8.03.2007

Just a Well woman

A woman at a well. Sounds simple enough, huh? What if that woman was a known drug dealer and prostitute? Would you talk to her?

No?

Jesus would. In fact, he did. Turn your Bible to John 4 and read verses 1-26.

In this passage Jesus speaks to a Samaritan woman. The Samaritans were shunned by the Jews. Jews believed that their religion was the one true religion of the day, while the Samaritans thought that they had the one true religion of the day (gee, where have I heard that before?). The pretext: it wasn’t common for a Jew (Jesus) to talk to a Samaritan (the woman).

And yet, Jesus offers her eternal life.

Wait. He’s not saying Samaritans do have the true religion, is he? He’s not denouncing his own religion, is he?

Let’s throw down all religious pretexts right now. Let’s assume that neither religion is completely right, but neither is completely wrong. In fact, let’s assume that Jesus didn’t come to start a religion (crazy thought, eh?). Let’s assume that he came to give eternal life, a life more full (John 10:10). If we look at it this way we see Jesus’ gesture as an act of love. We see Jesus offering life (and life to the full) to a woman that his counterparts shun. We see him doing the unthinkable.

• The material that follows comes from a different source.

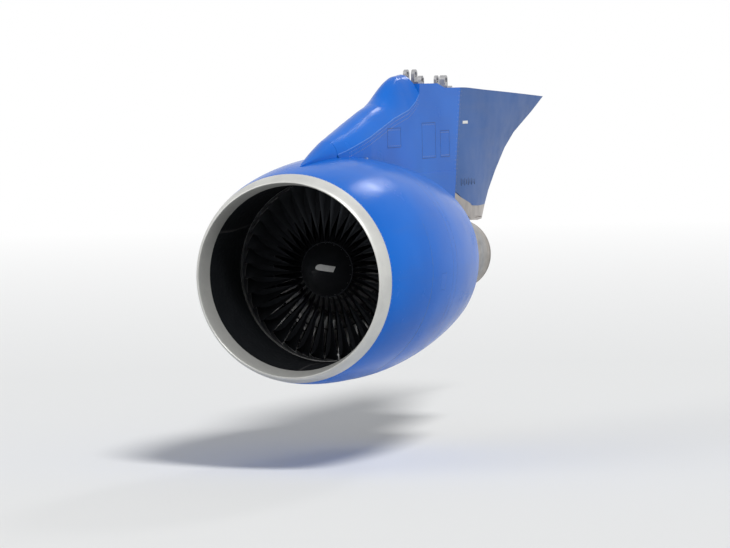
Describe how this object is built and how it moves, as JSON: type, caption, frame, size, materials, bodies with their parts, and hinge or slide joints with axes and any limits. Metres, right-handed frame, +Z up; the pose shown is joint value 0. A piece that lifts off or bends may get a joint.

How does he do it? Splash holy water on her? Invite her to a church service? Tell her she’s wrong?

None of those things, actually. He works from where she is. He acknowledges her life and her sin. He acknowledges what she believes (and doesn’t cut it down). He also acknowledges that she’s missing something. A piece to the puzzle. But the key thing is he meets her where she is. He doesn’t ask her to go anywhere before he offers life (eternal life) to her. He gives (such an interesting word “give.” It suggests it’s free) it to her. Nothing needed; just accept it, he says.

This is love.

Love (like life) to the fullest:

To share with someone the message of Christ without requiring them to move. To tell them they can be saved by just accepting it.

Why is that Agape?

Because you have to humble yourself. You have to submit (that word again…) to the fact that you are not any better than the person you’re talking to. We have done nothing to earn our salvation, our life, and neither do the people we share the gospel with.

It is love because we tell the person that we are no better than them.

It is, after all, what Jesus says in the passage. Is it not?

1 comment:

Anonymous said...

Well written article.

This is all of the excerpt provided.